ABC-IGNACIO CAMACHO

La hipótesis no descartada del indulto a los golpistas ofende el celo con que Marchena preserva la dignidad de la Justicia

LA misma semana en que Pedro Sánchez se negaba, por dos veces consecutivas, a descartar un eventual indulto a los golpistas catalanes, el juez Manuel Marchena proseguía su trabajo de juzgarlos. A diferencia de otros tribunales que han suspendido juicios a políticos durante las campañas electorales, la Sala Penal prefirió seguir adelante para demostrar su independencia jurisdiccional y para evitar que la vista se prolongue más allá del verano. Ha sido una pena que las últimas sesiones quedaran algo fuera de plano, alejadas del foco mediático, porque de nuevo en ellas se ha revelado la tajante, imperturbable autoridad del magistrado. La forma en que allanó la jactancia de un mozo de escuadra engallado merecía haber ocupado los minutos estelares de los telediarios.
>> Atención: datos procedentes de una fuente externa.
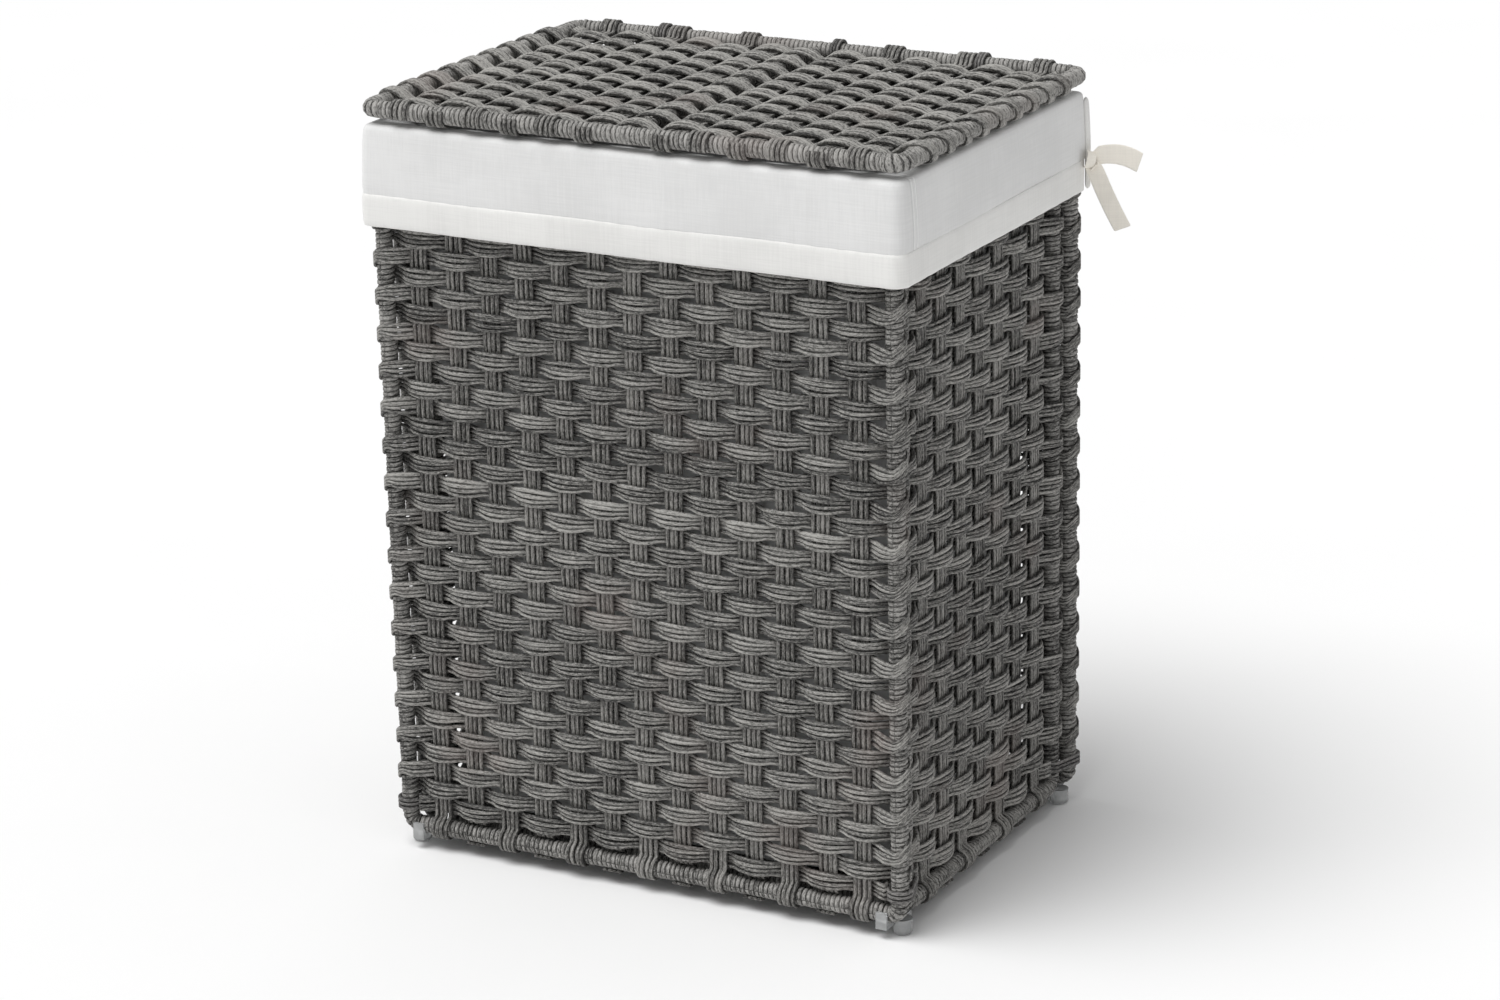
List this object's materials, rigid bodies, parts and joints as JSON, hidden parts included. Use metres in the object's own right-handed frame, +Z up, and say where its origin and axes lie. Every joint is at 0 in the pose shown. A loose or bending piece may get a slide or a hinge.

El testigo, un agitador separatista con mucho éxito en las redes sociales, pretendía chulear a los fiscales y letrados con la misma fanfarronería tuitera que se gasta ante sus parroquianos. A Marchena le bastó una frase para recordarle dónde y ante quién estaba declarando. El tipo se quedó seco, bajó los humos y cambió el tono rápido; encogió su altanería y contestó el resto de las preguntas francamente acojonado. Algo parecido sucedió otro día con ciertos políticos que trataron de impartir sesgadas lecciones de derecho constitucional a los togados. Delante de este tribunal, la displicencia, el engreimiento, la oblicuidad ideológica o el descaro doctrinario tienen un recorrido muy corto y un margen de tolerancia muy escaso. El presidente no está, desde el principio, dispuesto a permitir ninguna concesión al espectáculo. En estos días de obscena frivolidad propagandística, de grosero cambalache institucional y de exhibicionismo sectario, su seriedad y su firmeza trasladan la consoladora certidumbre de que al menos en el solemne salón de las Salesas queda en pie un resto de la dignidad del Estado.

Ese sentido de la responsabilidad, del elemental respeto que las instituciones se deben a sí mismas, resalta por contraste frente a la lamentable autodegradación de una política en la que el jefe del Gobierno es incapaz de comprometerse a no modificar con sus decisiones el veredicto de la Justicia. La simple posibilidad de utilizar prerrogativas de poder para revocar una probable condena convierte el imperio de la ley en una mercadería. Y eso es lo que hizo Sánchez: dejar abierta la puerta de una ignominia para captar simpatías entre los votantes independentistas. Burlarse del decoro y de la integridad con que los jueces defienden su función efectiva. Decirle a Marchena y sus colegas que la última palabra sobre el proceso no la dictará la razón jurídica y que su escrupulosa rectitud, el celo con que conducen la vista, puede quedar reducido a un mero ejercicio de honestidad corporativa. Que la defensa del Estado de Derecho, en suma, está a expensas del juego de minorías y mayorías.